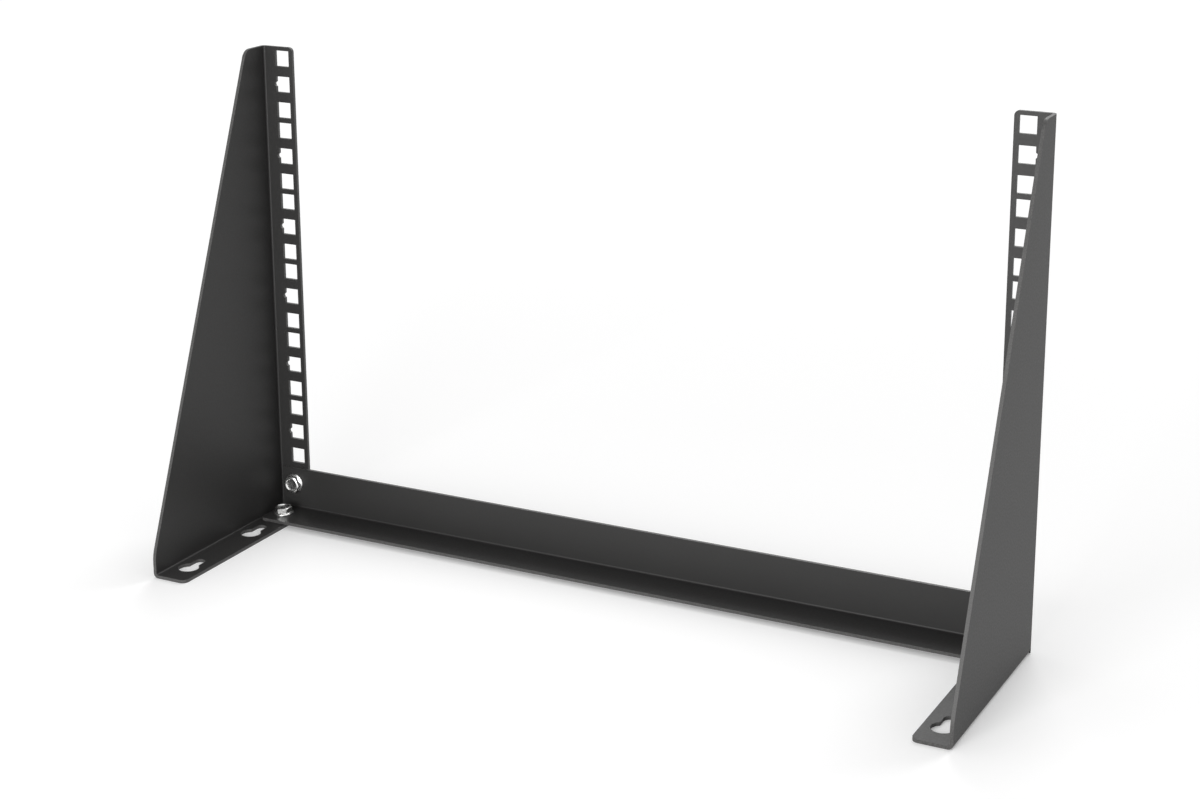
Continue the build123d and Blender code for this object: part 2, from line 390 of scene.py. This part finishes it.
def mark_cut_edges(shape):
    """Gives the second material to the cut edges, behind which the metal is deeper than the sheet."""
    solid = BVHTree.FromBMesh(shape)
    for face in shape.faces:
        start = face.calc_center_median() - face.normal * WELD
        depth = solid.ray_cast(start, -face.normal)[3]
        if depth is not None and depth > CUT_DEPTH:
            face.material_index = 1


def ring(shape, radius_at, height_at):
    """One closed ring of points round a bolt's axis."""
    made = bmesh.ops.create_circle(shape, cap_ends=False, segments=RING_POINTS, radius=1.0)
    for vert in made["verts"]:
        angle = math.atan2(vert.co.y, vert.co.x)
        radius = radius_at(angle)
        vert.co = Vector((radius * math.cos(angle), radius * math.sin(angle), height_at(angle, radius)))
    return list({edge for vert in made["verts"] for edge in vert.link_edges})


def round_ring(shape, radius, height):
    """A level, circular ring."""
    return ring(shape, lambda angle: radius, lambda angle, r: height)


def hexagon_ring(shape, bolt, height_at):
    """A ring along the sides of the head, whose corners are blunted."""
    widest = bolt.hexagon / math.sqrt(3) - BLUNT

    def radius_at(angle):
        from_flat = (angle % (math.pi / 3)) - math.pi / 6
        return min(bolt.hexagon / 2 / math.cos(from_flat), widest)

    return ring(shape, radius_at, lambda angle, r: height_at(r))


def thread_ring(shape, bolt, depth):
    """A level ring that cuts through the thread's helix, whose groove fades towards the tip."""
    cut = min(1.0, (bolt.reach - depth) / (RUN_OUT * bolt.pitch))
    outer = bolt.shank / 2 - TIP_EASE * (1 - cut)

    def radius_at(angle):
        turn = (depth / bolt.pitch + angle / math.tau) % 1.0
        groove = GROOVE_SLOPE * abs(2 * turn - 1) - CREST_FLAT
        return outer - THREAD_DEPTH * max(0.0, min(1.0, groove)) * cut

    return ring(shape, radius_at, lambda angle, r: -depth)


def thread_rings(shape, bolt):
    """The tip and the cut thread, from the bottom up to the seat."""
    rings = [
        round_ring(shape, bolt.shank / 2 - TIP_MIDDLE, -bolt.reach),
        round_ring(shape, bolt.shank / 2 - TIP_CHAMFER, -bolt.reach),
    ]
    length = bolt.reach - THREAD_START - THREAD_END
    for level in range(THREAD_LEVELS, -1, -1):
        rings.append(thread_ring(shape, bolt, THREAD_START + length * level / THREAD_LEVELS))
    return rings


def flange_rings(shape, bolt):
    """The flange's seat and its rounded rim."""
    half = bolt.flange / 2
    bend = RIM_BEND * RIM_ROUND
    return [
        round_ring(shape, bolt.shank / 2 + RING_EASE, 0.0),
        round_ring(shape, half - EDGE_ROUND, 0.0),
        round_ring(shape, half, EDGE_ROUND),
        round_ring(shape, half, bolt.rim - RIM_ROUND),
        round_ring(shape, half - bend, bolt.rim - bend),
        round_ring(shape, half - RIM_ROUND, bolt.rim + CONE_RISE / 2),
    ]


def head_rings(shape, bolt):
    """The flange's sloping face, the hexagon and its crown."""
    beside_hexagon = bolt.hexagon / math.sqrt(3) + RING_EASE
    crown_start = CROWN_START * bolt.hexagon / 2

    def on_cone(radius):
        return bolt.rim + CONE_RISE + (bolt.flange / 2 - RIM_ROUND - radius) * CONE_FALL

    def on_crown(radius):
        return bolt.height - max(0.0, radius - crown_start) * CROWN_FALL

    return [
        round_ring(shape, beside_hexagon, on_cone(beside_hexagon)),
        hexagon_ring(shape, bolt, lambda r: on_cone(r) + FOOT_LOW),
        hexagon_ring(shape, bolt, lambda r: on_cone(r) + FOOT_HIGH),
        hexagon_ring(shape, bolt, lambda r: on_crown(r) - BLUNT),
        hexagon_ring(shape, bolt, on_crown),
        round_ring(shape, crown_start, bolt.height),
        round_ring(shape, crown_start - BLUNT, bolt.height + LAND_RISE),
    ]


def dish_rings(shape, bolt):
    """The dish in the top of the head, from its edge to its middle."""
    half = bolt.dish / 2
    rings = [
        round_ring(shape, half + BLUNT, bolt.height + LAND_RISE),
        round_ring(shape, half, bolt.height - DISH_LIP),
    ]
    for inset, share in DISH_WALL:
        rings.append(round_ring(shape, half - inset, bolt.height - share * bolt.dish_depth))
    for width, share in DISH_FLOOR:
        rings.append(round_ring(shape, width * bolt.dish, bolt.height - share * bolt.dish_depth))
    return rings


def bolt_shape(bolt):
    """A flange bolt with a crowned, dished head and a cut thread, seated at z = 0."""
    shape = bmesh.new()
    rings = thread_rings(shape, bolt) + flange_rings(shape, bolt)
    rings += head_rings(shape, bolt) + dish_rings(shape, bolt)
    for lower, upper in zip(rings, rings[1:]):
        bmesh.ops.bridge_loops(shape, edges=lower + upper)
    for end in (rings[0], rings[-1]):
        cap = bmesh.ops.contextual_create(shape, geom=end)["faces"]
        bmesh.ops.poke(shape, faces=cap)
    bmesh.ops.recalc_face_normals(shape, faces=shape.faces)
    return shape


def seat_of(node, outward):
    """Where a bolt's flange meets the bar, read from the frame's own node."""
    low, high = (Vector(corner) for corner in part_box(node))
    middle = (low + high) / 2
    reach = rack_settings().bolt.reach
    if outward == "front":
        return Vector((middle.x, high.y - reach, middle.z))
    return Vector((middle.x, middle.y, low.z + reach))


class RACK_OT_sheets(bpy.types.Operator):
    """Replace the folded sheets with copies that have softened, coated edges"""

    bl_idname = "rack.sheets"
    bl_label = "Folded sheets"

    def execute(self, context):
        coat = rack_settings().coat
        finishes = (powder_coat(), edge_painted_highlight())
        for node in FOLDED_SHEETS:
            shape = soften_edges(node, coat.edge_radius, coat.edge_segments)
            mark_cut_edges(shape)
            piece = finished_piece("coated_" + node, shape, finishes, node)
            weigh_normals(piece)
        return {"FINISHED"}


class RACK_OT_bolts(bpy.types.Operator):
    """Make the four flange bolts that hold the bar to the rails and the feet"""

    bl_idname = "rack.bolts"
    bl_label = "Flange bolts"

    def execute(self, context):
        zinc = bright_zinc()
        bolt = rack_settings().bolt
        to_front = Matrix.Rotation(math.radians(90), 4, "X")
        left_foot, right_foot = FOOT_BOLTS
        placed = [(node, "front", 0.0) for node in RAIL_BOLTS]
        placed += [(left_foot, "up", bolt.foot_turn), (right_foot, "up", -bolt.foot_turn)]
        for node, outward, turn in placed:
            shape = bolt_shape(bolt)
            lean = to_front if outward == "front" else Matrix.Identity(4)
            place = Matrix.Translation(seat_of(node, outward)) @ lean @ Matrix.Rotation(turn, 4, "Z")
            bmesh.ops.transform(shape, matrix=place, verts=shape.verts)
            piece = finished_piece("plated_" + node, shape, (zinc,), node)
            weigh_normals(piece)
        return {"FINISHED"}


def seen_directly(tree):
    """One where the camera, a reflection or a see-through part looks, and zero elsewhere."""
    path = tree.nodes.new("ShaderNodeLightPath")
    value = path.outputs[SEEN_RAYS[0]]
    for kind in SEEN_RAYS[1:]:
        either = tree.nodes.new("ShaderNodeMath")
        either.operation = "MAXIMUM"
        tree.links.new(value, either.inputs[0])
        tree.links.new(path.outputs[kind], either.inputs[1])
        value = either.outputs["Value"]
    return value


def floor_glow(tree, stage):
    """White for the floor, which rises as the soft box's light falls away from the rack."""
    where = tree.nodes.new("ShaderNodeTexCoord")
    away = tree.nodes.new("ShaderNodeVectorMath")
    away.operation = "LENGTH"
    tree.links.new(where.outputs["Object"], away.inputs[0])
    level = tree.nodes.new("ShaderNodeMapRange")
    level.inputs["From Min"].default_value = stage.near_edge
    level.inputs["From Max"].default_value = stage.far_edge
    level.inputs["To Min"].default_value = stage.near_glow
    level.inputs["To Max"].default_value = stage.far_glow
    tree.links.new(away.outputs["Value"], level.inputs["Value"])
    return level.outputs["Result"]


def floor_material(stage):
    """A matt pale floor that keeps the shadow and that the camera sees as white."""
    material, shader = new_material("studio_floor")
    shader.inputs["Base Color"].default_value = (*stage.floor_colour, 1)
    shader.inputs["Roughness"].default_value = 1.0
    shader.inputs["Specular IOR Level"].default_value = 0.0
    shader.inputs["Emission Color"].default_value = WHITE
    tree = material.node_tree
    scale = tree.nodes.new("ShaderNodeMath")
    scale.operation = "MULTIPLY"
    tree.links.new(seen_directly(tree), scale.inputs[0])
    tree.links.new(floor_glow(tree, stage), scale.inputs[1])
    tree.links.new(scale.outputs["Value"], shader.inputs["Emission Strength"])
    return material


def lay_floor(stage):
    """A wide level floor under the rack, which isn't part of it."""
    shape = bmesh.new()
    bmesh.ops.create_grid(shape, x_segments=1, y_segments=1, size=stage.floor_size)
    mesh = bpy.data.meshes.new("floor")
    shape.to_mesh(mesh)
    shape.free()
    floor = bpy.data.objects.new("floor", mesh)
    bpy.context.scene.collection.objects.link(floor)
    mesh.materials.append(floor_material(stage))


def white_surroundings(strength):
    """Even light from all around, seen by the camera and in gloss as plain white."""
    world = bpy.data.worlds.new("studio")
    bpy.context.scene.world = world
    world.use_nodes = True
    nodes = world.node_tree.nodes
    nodes.clear()
    links = world.node_tree.links
    output = nodes.new("ShaderNodeOutputWorld")
    seen = nodes.new("ShaderNodeBackground")
    seen.inputs["Color"].default_value = WHITE
    seen.inputs["Strength"].default_value = 1.0
    light = nodes.new("ShaderNodeBackground")
    light.inputs["Color"].default_value = WHITE
    light.inputs["Strength"].default_value = strength
    blend = nodes.new("ShaderNodeMixShader")
    links.new(seen_directly(world.node_tree), blend.inputs["Fac"])
    links.new(light.outputs["Background"], blend.inputs[1])
    links.new(seen.outputs["Background"], blend.inputs[2])
    links.new(blend.outputs["Shader"], output.inputs["Surface"])


def stand_lamp(name, kind, place, aim):
    """A lamp of the given kind at one point, facing another."""
    lamp = bpy.data.lights.new(name, kind)
    holder = bpy.data.objects.new(name, lamp)
    bpy.context.scene.collection.objects.link(holder)
    holder.location = place
    holder.rotation_euler = (aim - place).to_track_quat("-Z", "Y").to_euler()
    holder.visible_camera = False
    return lamp


def front_box(stage):
    """A low square soft box in front of the rack."""
    lamp = stand_lamp("front", "AREA", Vector(stage.front_place), Vector(stage.front_aim))
    lamp.shape = "SQUARE"
    lamp.size = stage.front_size
    lamp.energy = stage.front_power


def back_light(stage):
    """Soft light from above and behind the rack, of the same strength all over the floor."""
    source = Vector((0, math.cos(stage.back_rise), math.sin(stage.back_rise)))
    lamp = stand_lamp("back", "SUN", source, Vector((0, 0, 0)))
    lamp.angle = stage.back_spread
    lamp.energy = stage.back_strength


def stand_camera(stage):
    """The photograph's viewpoint: close to the rack, above it and to the right of its front."""
    turn, dip = stage.view_turn, stage.view_dip
    forward = Vector((-math.sin(turn) * math.cos(dip), math.cos(turn) * math.cos(dip), -math.sin(dip)))
    level_right = Vector((math.cos(turn), math.sin(turn), 0))
    right = Matrix.Rotation(-stage.view_roll, 3, forward) @ level_right
    up = right.cross(forward)
    camera = bpy.data.cameras.new("camera")
    camera.lens = stage.focal
    camera.sensor_width = FRAME_WIDTH
    camera.shift_y = stage.view_shift
    holder = bpy.data.objects.new("camera", camera)
    bpy.context.scene.collection.objects.link(holder)
    turned = Matrix((right, up, -forward)).transposed().to_4x4()
    holder.matrix_world = Matrix.Translation(stage.view_from) @ turned
    bpy.context.scene.camera = holder


class RACK_OT_stage(bpy.types.Operator):
    """Lay the pale floor, light it softly and stand the camera"""

    bl_idname = "rack.stage"
    bl_label = "Stage and camera"

    def execute(self, context):
        stage = rack_settings().stage
        lay_floor(stage)
        white_surroundings(stage.ambient)
        front_box(stage)
        back_light(stage)
        stand_camera(stage)
        context.scene.view_settings.view_transform = "Standard"
        return {"FINISHED"}


class RackSettings(bpy.types.PropertyGroup):
    """All sizes and colours of the rack."""

    coat: PointerProperty(type=RackCoat, name="Coat", description="Powder coat and edges")
    bolt: PointerProperty(type=RackBolt, name="Bolt", description="Flange bolts")
    stage: PointerProperty(type=RackStage, name="Stage", description="Floor, light and camera")


class RACK_PT_sidebar(bpy.types.Panel):
    """The rack's steps, in the order in which they are made"""

    bl_label = "Wall Mount Rack"
    bl_idname = "RACK_PT_sidebar"
    bl_space_type = "VIEW_3D"
    bl_region_type = "UI"
    bl_category = "Rack"

    def draw(self, context):
        for operator in OPERATORS:
            self.layout.operator(operator.bl_idname)


OPERATORS = (RACK_OT_sheets, RACK_OT_bolts, RACK_OT_stage)
CLASSES = (RackCoat, RackBolt, RackStage, RackSettings, *OPERATORS, RACK_PT_sidebar)


def register():
    for item in CLASSES:
        bpy.utils.register_class(item)
    bpy.types.Scene.wall_rack = PointerProperty(type=RackSettings)


def unregister():
    del bpy.types.Scene.wall_rack
    for item in reversed(CLASSES):
        bpy.utils.unregister_class(item)


def main():
    register()
    bpy.ops.rack.sheets()
    bpy.ops.rack.bolts()
    bpy.ops.rack.stage()


if __name__ == "__main__":
    main()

# Written instruction:
Search the lines for "finishes". Copy each line that has it.

# Result of the task:
Continue the build123d and Blender code for this object: part 2, from line 390 of scene.py. This part finishes it.
        finishes = (powder_coat(), edge_painted_highlight())
            piece = finished_piece("coated_" + node, shape, finishes, node)